### Short exercise:
Repeat exactly the lines between and including those that contain "for owner, mass" and "before = set(bpy.data.objects)". Output no other line.

## Begin Provided material

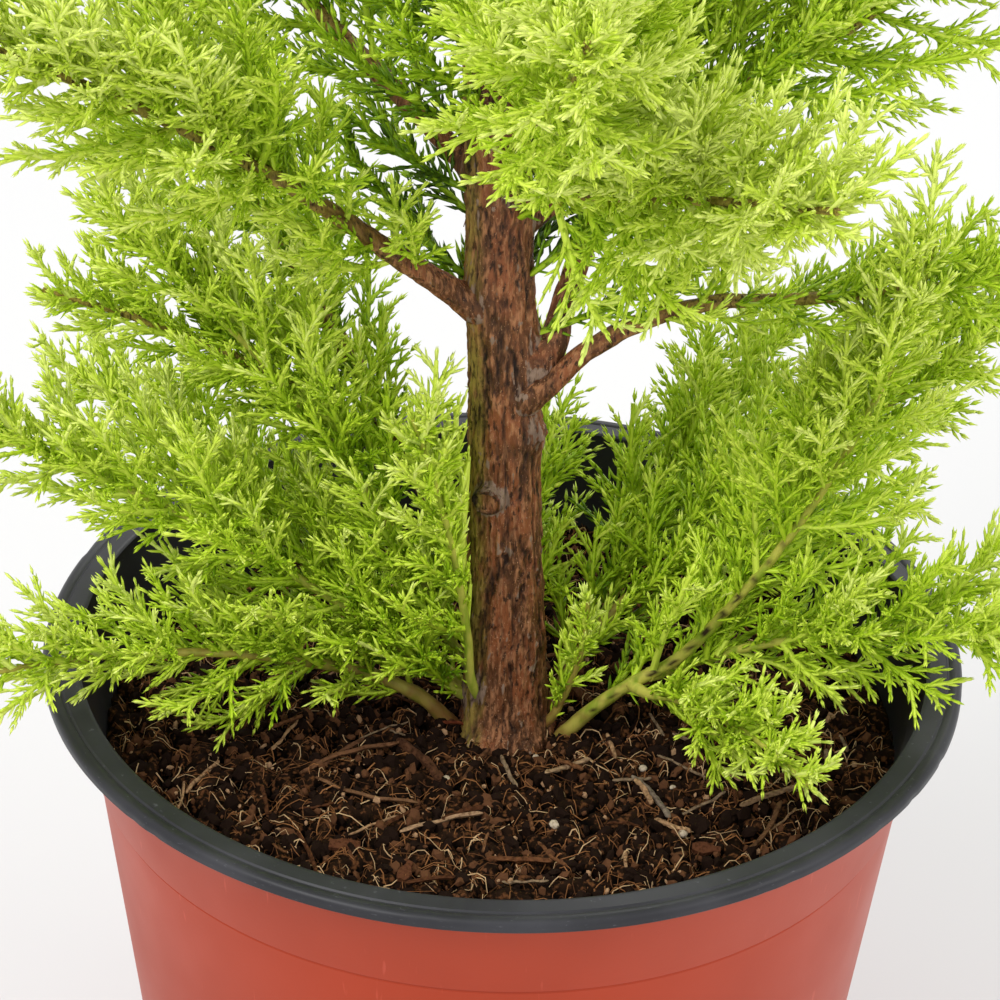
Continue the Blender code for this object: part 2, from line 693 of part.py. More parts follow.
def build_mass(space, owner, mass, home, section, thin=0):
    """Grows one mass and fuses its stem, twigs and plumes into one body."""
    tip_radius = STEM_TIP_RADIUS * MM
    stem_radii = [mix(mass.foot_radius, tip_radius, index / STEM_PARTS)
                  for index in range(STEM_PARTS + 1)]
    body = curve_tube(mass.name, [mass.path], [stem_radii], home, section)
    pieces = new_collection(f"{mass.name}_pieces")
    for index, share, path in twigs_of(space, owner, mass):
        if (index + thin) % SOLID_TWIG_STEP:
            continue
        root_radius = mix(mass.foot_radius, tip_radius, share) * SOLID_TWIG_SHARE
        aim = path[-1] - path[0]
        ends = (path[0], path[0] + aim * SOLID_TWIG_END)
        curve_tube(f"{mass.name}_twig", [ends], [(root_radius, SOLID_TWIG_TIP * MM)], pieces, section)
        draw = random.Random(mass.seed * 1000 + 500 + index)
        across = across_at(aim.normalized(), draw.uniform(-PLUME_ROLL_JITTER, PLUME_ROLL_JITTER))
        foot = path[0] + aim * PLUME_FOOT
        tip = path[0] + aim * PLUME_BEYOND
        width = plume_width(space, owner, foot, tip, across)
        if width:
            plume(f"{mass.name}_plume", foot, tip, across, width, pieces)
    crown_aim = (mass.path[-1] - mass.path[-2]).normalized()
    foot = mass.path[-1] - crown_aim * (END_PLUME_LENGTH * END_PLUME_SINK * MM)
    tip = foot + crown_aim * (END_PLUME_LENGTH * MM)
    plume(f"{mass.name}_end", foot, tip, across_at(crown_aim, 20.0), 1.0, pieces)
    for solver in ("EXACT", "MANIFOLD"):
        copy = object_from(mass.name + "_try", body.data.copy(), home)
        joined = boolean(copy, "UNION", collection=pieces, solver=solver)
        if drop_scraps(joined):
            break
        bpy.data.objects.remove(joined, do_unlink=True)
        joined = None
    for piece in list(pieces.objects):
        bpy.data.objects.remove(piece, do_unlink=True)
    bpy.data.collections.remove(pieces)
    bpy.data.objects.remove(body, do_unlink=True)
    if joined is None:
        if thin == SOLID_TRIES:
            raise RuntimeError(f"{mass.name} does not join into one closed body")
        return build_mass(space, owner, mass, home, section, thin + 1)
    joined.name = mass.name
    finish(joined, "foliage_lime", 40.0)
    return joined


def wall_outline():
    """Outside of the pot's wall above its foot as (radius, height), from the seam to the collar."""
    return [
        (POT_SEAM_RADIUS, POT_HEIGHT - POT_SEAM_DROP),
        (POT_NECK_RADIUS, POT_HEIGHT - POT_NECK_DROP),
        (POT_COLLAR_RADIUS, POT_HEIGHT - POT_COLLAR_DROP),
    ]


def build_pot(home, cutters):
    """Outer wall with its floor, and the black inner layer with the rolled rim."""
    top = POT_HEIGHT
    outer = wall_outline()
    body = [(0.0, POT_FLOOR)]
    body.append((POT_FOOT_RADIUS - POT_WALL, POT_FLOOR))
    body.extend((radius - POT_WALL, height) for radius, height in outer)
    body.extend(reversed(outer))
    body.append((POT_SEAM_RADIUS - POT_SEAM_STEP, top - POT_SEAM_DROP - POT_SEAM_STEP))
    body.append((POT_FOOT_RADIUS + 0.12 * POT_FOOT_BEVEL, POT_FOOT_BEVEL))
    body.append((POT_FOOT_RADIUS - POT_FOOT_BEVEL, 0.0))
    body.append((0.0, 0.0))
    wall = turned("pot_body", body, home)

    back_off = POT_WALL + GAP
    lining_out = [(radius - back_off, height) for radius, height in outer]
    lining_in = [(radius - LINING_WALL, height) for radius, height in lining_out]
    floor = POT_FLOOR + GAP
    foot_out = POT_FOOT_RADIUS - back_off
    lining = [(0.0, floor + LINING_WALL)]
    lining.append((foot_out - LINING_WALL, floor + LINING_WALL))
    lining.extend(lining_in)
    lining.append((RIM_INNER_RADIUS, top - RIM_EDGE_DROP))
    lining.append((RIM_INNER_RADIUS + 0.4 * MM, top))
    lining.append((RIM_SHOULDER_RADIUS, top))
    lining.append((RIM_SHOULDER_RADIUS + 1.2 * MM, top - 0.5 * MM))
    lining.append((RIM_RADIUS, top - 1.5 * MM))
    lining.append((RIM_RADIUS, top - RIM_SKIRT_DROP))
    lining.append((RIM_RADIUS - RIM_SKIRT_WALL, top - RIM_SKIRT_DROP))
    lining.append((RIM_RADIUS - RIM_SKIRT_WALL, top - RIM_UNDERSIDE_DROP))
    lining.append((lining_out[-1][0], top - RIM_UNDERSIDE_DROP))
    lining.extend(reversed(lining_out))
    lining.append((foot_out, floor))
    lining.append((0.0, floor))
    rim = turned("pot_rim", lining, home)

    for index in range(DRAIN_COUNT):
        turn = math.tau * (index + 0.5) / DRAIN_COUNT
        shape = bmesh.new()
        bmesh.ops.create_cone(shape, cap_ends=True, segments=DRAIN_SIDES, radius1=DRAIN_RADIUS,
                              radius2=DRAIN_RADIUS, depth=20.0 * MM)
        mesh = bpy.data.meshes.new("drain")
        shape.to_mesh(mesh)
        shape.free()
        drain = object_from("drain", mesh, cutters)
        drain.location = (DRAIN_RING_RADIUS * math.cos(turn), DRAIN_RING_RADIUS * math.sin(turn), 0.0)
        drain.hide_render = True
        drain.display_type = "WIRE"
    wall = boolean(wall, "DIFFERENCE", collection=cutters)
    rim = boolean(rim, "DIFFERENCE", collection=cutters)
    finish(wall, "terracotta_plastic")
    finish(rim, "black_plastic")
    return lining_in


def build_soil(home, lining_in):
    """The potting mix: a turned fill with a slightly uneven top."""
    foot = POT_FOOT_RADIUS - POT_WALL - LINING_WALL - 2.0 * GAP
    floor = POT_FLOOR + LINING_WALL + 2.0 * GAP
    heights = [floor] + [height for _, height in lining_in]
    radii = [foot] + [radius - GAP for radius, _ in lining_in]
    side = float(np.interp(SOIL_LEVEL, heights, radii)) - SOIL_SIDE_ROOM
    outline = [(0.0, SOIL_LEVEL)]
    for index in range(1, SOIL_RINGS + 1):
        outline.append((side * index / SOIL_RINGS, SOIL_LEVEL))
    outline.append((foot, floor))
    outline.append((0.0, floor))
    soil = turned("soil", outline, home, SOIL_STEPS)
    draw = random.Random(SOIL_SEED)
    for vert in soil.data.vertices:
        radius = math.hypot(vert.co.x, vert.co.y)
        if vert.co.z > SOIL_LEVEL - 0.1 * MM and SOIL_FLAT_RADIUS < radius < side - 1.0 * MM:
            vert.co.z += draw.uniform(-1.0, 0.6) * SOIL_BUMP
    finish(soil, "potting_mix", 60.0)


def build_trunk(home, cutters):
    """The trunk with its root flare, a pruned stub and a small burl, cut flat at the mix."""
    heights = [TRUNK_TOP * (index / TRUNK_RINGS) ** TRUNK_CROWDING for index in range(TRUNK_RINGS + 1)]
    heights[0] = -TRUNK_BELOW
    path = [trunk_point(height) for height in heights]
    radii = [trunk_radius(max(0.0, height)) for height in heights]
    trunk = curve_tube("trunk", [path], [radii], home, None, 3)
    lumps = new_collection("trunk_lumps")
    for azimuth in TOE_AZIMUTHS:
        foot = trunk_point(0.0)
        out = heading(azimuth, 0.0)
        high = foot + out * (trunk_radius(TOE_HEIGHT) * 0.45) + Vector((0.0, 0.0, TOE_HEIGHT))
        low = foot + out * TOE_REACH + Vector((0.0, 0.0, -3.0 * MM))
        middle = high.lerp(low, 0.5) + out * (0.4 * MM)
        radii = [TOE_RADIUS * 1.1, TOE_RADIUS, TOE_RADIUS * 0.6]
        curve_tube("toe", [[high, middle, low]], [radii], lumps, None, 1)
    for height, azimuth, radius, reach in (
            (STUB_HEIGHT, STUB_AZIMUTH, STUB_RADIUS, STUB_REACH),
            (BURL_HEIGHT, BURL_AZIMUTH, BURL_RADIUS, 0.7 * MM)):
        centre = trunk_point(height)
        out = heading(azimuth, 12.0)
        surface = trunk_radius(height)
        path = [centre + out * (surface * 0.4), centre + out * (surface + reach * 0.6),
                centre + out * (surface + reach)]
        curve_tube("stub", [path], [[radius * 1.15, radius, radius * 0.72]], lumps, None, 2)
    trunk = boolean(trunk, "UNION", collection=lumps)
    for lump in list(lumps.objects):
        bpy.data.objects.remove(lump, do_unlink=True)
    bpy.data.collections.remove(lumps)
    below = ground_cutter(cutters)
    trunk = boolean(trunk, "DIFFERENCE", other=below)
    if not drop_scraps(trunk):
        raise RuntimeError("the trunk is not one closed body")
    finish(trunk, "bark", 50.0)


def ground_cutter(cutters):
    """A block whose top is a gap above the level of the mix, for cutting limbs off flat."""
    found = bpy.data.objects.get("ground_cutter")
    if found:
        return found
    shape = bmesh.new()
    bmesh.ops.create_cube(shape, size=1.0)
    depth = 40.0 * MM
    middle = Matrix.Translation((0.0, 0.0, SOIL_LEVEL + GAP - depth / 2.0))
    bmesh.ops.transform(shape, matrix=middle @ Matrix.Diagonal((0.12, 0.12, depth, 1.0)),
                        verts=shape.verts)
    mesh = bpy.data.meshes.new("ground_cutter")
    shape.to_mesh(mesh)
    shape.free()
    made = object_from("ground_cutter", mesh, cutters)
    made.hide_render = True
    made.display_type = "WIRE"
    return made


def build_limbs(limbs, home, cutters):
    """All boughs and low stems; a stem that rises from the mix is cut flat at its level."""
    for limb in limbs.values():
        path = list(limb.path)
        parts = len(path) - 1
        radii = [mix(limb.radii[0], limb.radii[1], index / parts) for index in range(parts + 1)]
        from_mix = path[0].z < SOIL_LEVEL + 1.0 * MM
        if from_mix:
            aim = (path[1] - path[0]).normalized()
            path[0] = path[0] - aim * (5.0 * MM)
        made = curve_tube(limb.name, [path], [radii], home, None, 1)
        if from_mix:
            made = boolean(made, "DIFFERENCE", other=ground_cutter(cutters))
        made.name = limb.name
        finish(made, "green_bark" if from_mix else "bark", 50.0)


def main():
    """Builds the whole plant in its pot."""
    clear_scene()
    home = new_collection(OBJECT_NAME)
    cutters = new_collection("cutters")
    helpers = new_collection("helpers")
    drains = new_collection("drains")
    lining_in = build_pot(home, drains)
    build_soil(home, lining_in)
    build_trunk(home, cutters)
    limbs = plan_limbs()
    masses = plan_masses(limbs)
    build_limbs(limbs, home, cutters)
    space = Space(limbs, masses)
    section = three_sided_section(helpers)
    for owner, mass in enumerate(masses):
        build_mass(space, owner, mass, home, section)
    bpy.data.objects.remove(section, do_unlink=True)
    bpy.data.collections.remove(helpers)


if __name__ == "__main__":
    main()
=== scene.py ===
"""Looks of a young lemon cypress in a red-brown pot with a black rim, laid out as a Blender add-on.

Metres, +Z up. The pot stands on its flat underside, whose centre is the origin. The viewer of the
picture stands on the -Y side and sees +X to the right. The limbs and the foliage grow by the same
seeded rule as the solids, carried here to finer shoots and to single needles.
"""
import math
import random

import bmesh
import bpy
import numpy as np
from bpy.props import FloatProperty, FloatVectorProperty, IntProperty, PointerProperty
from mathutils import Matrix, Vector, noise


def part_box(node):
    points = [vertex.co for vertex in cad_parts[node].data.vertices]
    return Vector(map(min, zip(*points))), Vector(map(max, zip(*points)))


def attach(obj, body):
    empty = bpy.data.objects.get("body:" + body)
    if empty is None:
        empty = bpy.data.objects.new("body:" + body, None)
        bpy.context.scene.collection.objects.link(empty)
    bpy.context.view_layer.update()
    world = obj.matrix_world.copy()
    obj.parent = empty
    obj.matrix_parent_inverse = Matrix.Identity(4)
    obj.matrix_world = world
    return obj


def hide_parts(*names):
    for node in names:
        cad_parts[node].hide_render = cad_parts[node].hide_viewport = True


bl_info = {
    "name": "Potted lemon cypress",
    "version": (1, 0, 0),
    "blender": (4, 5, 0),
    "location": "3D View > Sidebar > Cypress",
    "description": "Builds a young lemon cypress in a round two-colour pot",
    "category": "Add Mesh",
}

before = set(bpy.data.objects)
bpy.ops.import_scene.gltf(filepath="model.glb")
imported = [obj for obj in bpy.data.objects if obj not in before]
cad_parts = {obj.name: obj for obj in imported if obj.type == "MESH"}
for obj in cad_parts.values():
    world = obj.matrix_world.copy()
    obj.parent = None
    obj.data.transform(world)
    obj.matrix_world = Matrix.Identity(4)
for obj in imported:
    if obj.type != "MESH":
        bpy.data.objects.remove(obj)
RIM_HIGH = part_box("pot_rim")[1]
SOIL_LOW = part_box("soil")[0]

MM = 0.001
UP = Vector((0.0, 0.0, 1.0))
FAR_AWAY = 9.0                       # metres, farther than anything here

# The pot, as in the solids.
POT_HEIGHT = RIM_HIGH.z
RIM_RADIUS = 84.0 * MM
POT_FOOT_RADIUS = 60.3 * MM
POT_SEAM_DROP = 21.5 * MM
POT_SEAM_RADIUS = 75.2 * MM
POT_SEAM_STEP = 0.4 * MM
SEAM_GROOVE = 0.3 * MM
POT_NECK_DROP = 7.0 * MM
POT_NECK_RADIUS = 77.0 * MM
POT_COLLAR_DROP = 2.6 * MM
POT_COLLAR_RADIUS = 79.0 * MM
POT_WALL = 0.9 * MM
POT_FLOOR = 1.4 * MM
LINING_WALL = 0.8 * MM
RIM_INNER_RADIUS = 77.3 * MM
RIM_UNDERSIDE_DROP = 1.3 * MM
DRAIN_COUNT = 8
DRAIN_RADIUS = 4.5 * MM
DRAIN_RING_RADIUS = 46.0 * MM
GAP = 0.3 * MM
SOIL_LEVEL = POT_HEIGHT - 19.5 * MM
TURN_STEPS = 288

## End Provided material

### Task response:
    for owner, mass in enumerate(masses):
        build_mass(space, owner, mass, home, section)
    bpy.data.objects.remove(section, do_unlink=True)
    bpy.data.collections.remove(helpers)


if __name__ == "__main__":
    main()
=== scene.py ===
"""Looks of a young lemon cypress in a red-brown pot with a black rim, laid out as a Blender add-on.

Metres, +Z up. The pot stands on its flat underside, whose centre is the origin. The viewer of the
picture stands on the -Y side and sees +X to the right. The limbs and the foliage grow by the same
seeded rule as the solids, carried here to finer shoots and to single needles.
"""
import math
import random

import bmesh
import bpy
import numpy as np
from bpy.props import FloatProperty, FloatVectorProperty, IntProperty, PointerProperty
from mathutils import Matrix, Vector, noise


def part_box(node):
    points = [vertex.co for vertex in cad_parts[node].data.vertices]
    return Vector(map(min, zip(*points))), Vector(map(max, zip(*points)))


def attach(obj, body):
    empty = bpy.data.objects.get("body:" + body)
    if empty is None:
        empty = bpy.data.objects.new("body:" + body, None)
        bpy.context.scene.collection.objects.link(empty)
    bpy.context.view_layer.update()
    world = obj.matrix_world.copy()
    obj.parent = empty
    obj.matrix_parent_inverse = Matrix.Identity(4)
    obj.matrix_world = world
    return obj


def hide_parts(*names):
    for node in names:
        cad_parts[node].hide_render = cad_parts[node].hide_viewport = True


bl_info = {
    "name": "Potted lemon cypress",
    "version": (1, 0, 0),
    "blender": (4, 5, 0),
    "location": "3D View > Sidebar > Cypress",
    "description": "Builds a young lemon cypress in a round two-colour pot",
    "category": "Add Mesh",
}

before = set(bpy.data.objects)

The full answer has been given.